Fox News commentator Dick Morris told a Fort Wayne audience Tuesday that the growth of charter schools will improve public schools.
Morris addressed an audience of about 160 at the Americans for Prosperity Foundation reception at the Fort Wayne Marriott. He listed Indiana among the leaders in the school-choice movement.
The occasion was the 100th birthday of economist Milton Friedman, an advocate of free markets and of school choice. The Brooklyn native and winner of the 1976 Nobel Prize in economics died in 2006.
Morris said he met Friedman at a school-choice event. “I was amazed that this guy I saw as somebody who really was the leader in the forces for free-market economics could sound so totally engaged in education reform and in school choice. But as he explained it, it makes perfect sense,” Morris said.
Morris said Americans x would not allow the government to dictate which appliances or cars they buy. “How long would that last in this country?” he asked. “We'd have a fit.”
“But in the most serious moral decision, where our children get educated, we have no choice,” he said.
In a video narrated by Matt Brinkman, the AFP field director for Northern Indiana, Friedman was quoted as blaming centralization for the “deadening uniformity” in education.
In his remarks that followed, Morris said, “The whole beauty of this is the multiplicity of options that exist.”
Morris said charter-school initiatives such as those in Indiana, Arizona, Louisiana and Florida will increase choice and quality. He said one in three new teachers resigns after just two years, and that the absence of merit-based pay discourages good teachers. He said union contracts that protect unproductive teachers will weaken if public school enrollment falls. “Otherwise you'll have tenure in an organization that doesn't exist anymore,” Morris said.
“You reach a point where the schools really have to compete for students, and at that point I think the public schools really change.”
Morris said Friedman reversed a movement toward government control and socialism in American government. He said that reversal peaked in the Reagan years and is “somewhat in remission now.”
“But I do want to tell you all that even though this is a nonpolitical event, an educational event, nonpolitical, the ideals of AFP – free market, less government, lower taxes, less spending – are gonna make one hell of a comeback in Washington next year,” Morris said.
State Director Chase Downham said the Indiana chapter of APF joined a widespread salute to economist Friedman. “We're coordinating with a lot of groups around this country, and we're paying honor to his view that we need freedom of education and school choice,” Downham said.
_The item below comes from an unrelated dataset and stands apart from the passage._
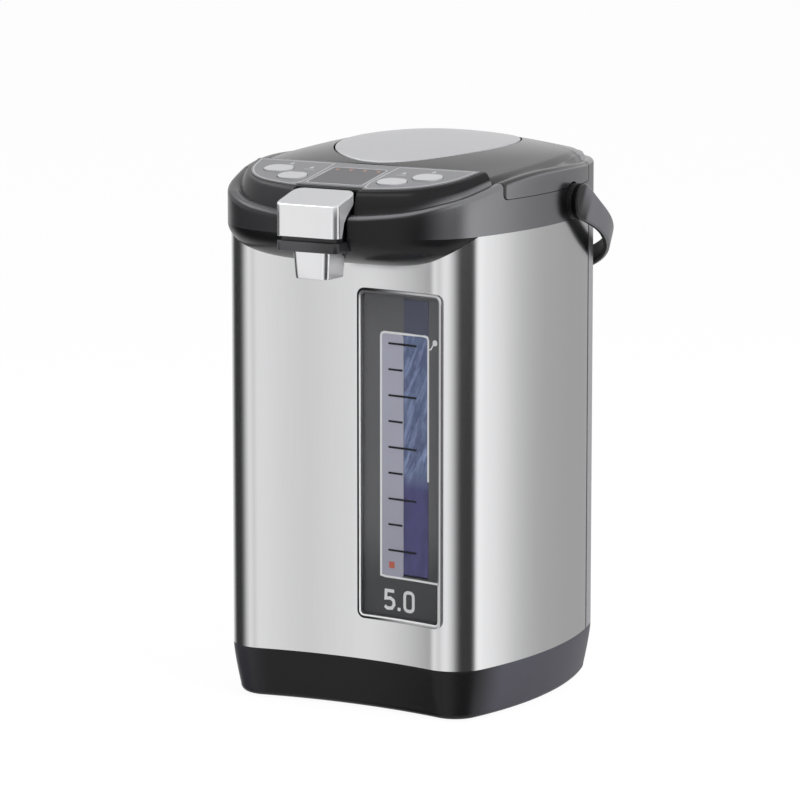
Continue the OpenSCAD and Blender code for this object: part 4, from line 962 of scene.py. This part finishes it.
class POT_OT_chin(bpy.types.Operator):
    """Bowl under the collar that runs back to the steel"""
    bl_idname = "pot.chin"
    bl_label = "Chin"

    def execute(self, context):
        f, m, c = form(), library(), centres()
        (px, py), (qx, qy) = c.column, c.corner
        wide = px + f.column_r - 2.5
        u = np.sin(np.linspace(0, math.pi / 2, 70))
        x = wide * u
        col = x > px - f.column_r * math.sin(math.radians(c.recess_a))

        def back(d):
            """The steel's front pushed out by d: hollow in the middle, round at the columns."""
            hollow = c.recess_y - c.recess_r + np.sqrt((c.recess_r - d) ** 2 - x ** 2)
            round_ = py - np.sqrt(np.maximum((f.column_r + d) ** 2 - (x - px) ** 2, 0))
            return np.where(col, round_, hollow)

        corner_x = qx + f.visor_corner_r * math.cos(math.radians(c.visor_a))
        corner = qy - np.sqrt(np.maximum(f.visor_corner_r ** 2 - (x - qx) ** 2, 0))
        bow = np.where(x < corner_x, c.visor[1] - np.sqrt(f.visor_r ** 2 - x ** 2), corner)
        rows = []
        for t in [1, 0.985, 0.96, 0.92, 0.86, 0.78, 0.68, 0.56, 0.42, 0.28, 0.14, 0.04, 0]:
            share = (1 - t ** 1.7) ** 0.7
            z = f.steel_top - t * 20.5 * (1 - u ** 4) - 0.4 * t
            y = back(1.2) + (bow - back(1.2)) * share
            front = np.column_stack([x, y, z])
            rear = np.column_stack([x, back(0.05), z])[::-1]
            half = np.concatenate([front, rear])
            rows.append(np.concatenate([half, half[-2:0:-1] * [-1, 1, 1]]))
        ob = loft("chin_skin", rows)
        cut(ob, nose_box("gap", 0.0, NOSE_LOW))
        cut(ob, turned("slot", "x", box(-140, -102.2, 270, 330), -13.3, 13.3))
        dress(ob, "pot", m["charcoal_gloss"], ["chin_cover"])
        return {"FINISHED"}


class POT_OT_lid(bpy.types.Operator):
    """Crowned lid with skirts, hinge tongue and the press plate's oval hole"""
    bl_idname = "pot.lid"
    bl_label = "Lid"

    def execute(self, context):
        f, m = form(), library()
        low = f.steel_top + SKIRT_RISE + 0.4
        ob = loft("lid_skin", top_rings(low, True))
        cut(ob, lid_bed("plan", GAP / 2, 6, 0.9, 300), "INTERSECT")
        y, z = HINGE_Y, HINGE_Z
        side = [(-200, 267), (y, 267), (y + 6, z - 2), (y + 6, z + 1), (y + 4, z + 4.6),
                (y - 1, z + 7.2), (y - 12, z + 14), (-200, 398)]
        cut(ob, turned("side", "x", side, -ASIDE, ASIDE), "INTERSECT")
        cut(ob, turned("barrel", "x", disc(y, z, BARREL), -TONGUE + 0.3, TONGUE - 0.3), "UNION")
        room = loft("room", room_rings(low - LID_WALL, True)[::-1])
        t = LID_WALL
        plan = tongue_plan(TONGUE - t, LID_FRONT + t, y - BARREL - t, LID_REAR - t)
        cut(room, prism("plan", plan, 300, OVER), "INTERSECT")
        cut(ob, room)
        for w, z0, z1 in ((13.4, low + 0.8, low + 4.8), (5.4, low - 2.4, low + 3.6)):
            cut(ob, turned("slot", "x", box(LID_FRONT - 1, LID_FRONT + 6, z0, z1), -w, w))
        a = np.linspace(0, 2 * math.pi, 160, endpoint=False)
        oval = np.column_stack([(PLATE_A + 1.1) * np.cos(a), PLATE_Y + (PLATE_B + 1.3) * np.sin(a)])
        cut(ob, prism("oval", oval, f.steel_top + SKIRT_RISE, OVER))
        for s in (-1, 1):
            p, q = sorted((s * 85, s * 120))
            cut(ob, turned("notch", "x", disc(*PIVOT, NOTCH_R), p, q))

        def share(x, y, z):
            """Painted light: the skirts' light tone under the rim, but not on the front wall, and
            the crown's lighter tone.
            """
            h = z - rim_at(x, y)
            skirt = (y > LID_FRONT + 3.2) | (np.abs(x) > 96)
            return np.maximum(skirt * (1 - ease(h, -2.8, -1.2)), 0.5 * ease(h, 4, 13))

        sheen(ob, share)
        dress(ob, "lid", m["lid_gloss"], ["lid"])
        return {"FINISHED"}


class POT_OT_plate(bpy.types.Operator):
    """Oval press plate that follows the lid's crown"""
    bl_idname = "pot.plate"
    bl_label = "Press plate"

    def execute(self, context):
        m = library()
        a = -math.pi / 2 + np.linspace(0, 2 * math.pi, 160, endpoint=False)
        rows = []
        edge = [(0.2, 4.2), (0.7, 4.2), (0.985, 4.2), (1, 3.4), (1, 0.3), (0.9985, 0.05),
                (0.994, -0.2), (0.985, -0.38), (0.96, -0.46)]
        for k, d in edge + [(k, -0.5) for k in (0.9, 0.8, 0.65, 0.5, 0.35, 0.2, 0.08)]:
            x, y = PLATE_A * k * np.cos(a), PLATE_Y + PLATE_B * k * np.sin(a)
            rows.append(np.column_stack([x, y, crown_at(x, y) - d]))
        ob = loft("press_plate_skin", rows)
        dress(ob, "press_plate", m["plate_satin"], ["pump_plate"])
        return {"FINISHED"}


def cap_top(y):
    """Height of the cap's top face: a straight rise from its front edge to the deck."""
    rear = deck_at(0, CAP_REAR)
    return CAP_FRONT_Z + (rear - CAP_FRONT_Z) * (y - NOSE_Y) / (CAP_REAR - NOSE_Y)


class POT_OT_springs(bpy.types.Operator):
    """Bellows and springs under the press plate and the cap, each a copy of its mesh with a finish
    """
    bl_idname = "pot.springs"
    bl_label = "Bellows and springs"

    def execute(self, context):
        m = library()
        springs = (
            ("bellows", "lid", "plate_press", PLATE_TRAVEL, "milky_silicone", "silicone"),
            ("plate_spring", "lid", "plate_press", PLATE_TRAVEL, "spring_wire", "spring_steel"),
            ("cap_spring", "pot", "cap_press", CAP_TRAVEL, "spring_wire", "spring_steel"))
        for node, body, joint, travel, mat, slot in springs:
            ob = bpy.data.objects.new(node + "_soft", NODES[node].data.copy())
            context.scene.collection.objects.link(ob)
            dress(ob, body, m[mat], [node])
            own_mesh(ob)
        return {"FINISHED"}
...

Brinkman said 118 people attended a similar rally earlier Tuesday in South Bend.
Reaction was generally favorable among the audience, which included many representatives of 912 organizations. “Lots of people call us tea party,” said Bob Nicholas of Wolcottville, a member of Noble 912. “I'm a World War II veteran, and I'm scared for this country,” he said. “You can't keep going in debt. When you're spending 40 cents of every dollar on interest on debt, that doesn't work.”
Judy Ross of Fort Wayne 912 wore a badge reading “I Pray for America.” She said the grass-roots conservative movement will partner with DeKalb 912 for a voter-registration drive in churches this fall.
Rose Blevins, a veteran of more than 30 years of religious education, said many children are in danger of falling through the cracks in the education system. She called for a return to the basics. “Choice is good,” she said, “but how it actually occurs in those schools is going to make the difference.”
Morris, an author and political consultant who once advised President Bill Clinton, regularly appears alongside Fox Network personalities Sean Hannity and Bill O'Reilly.
“You know, I had three or four people who said 'I saw you last night on O'Reilly,'.” Morris told the audience. “Well, Hannity would have a fit. It was actually Hannity. Every Monday I'm on Hannity, and every Wednesday I'm on O'Reilly. That's how I know what day of the week it is.”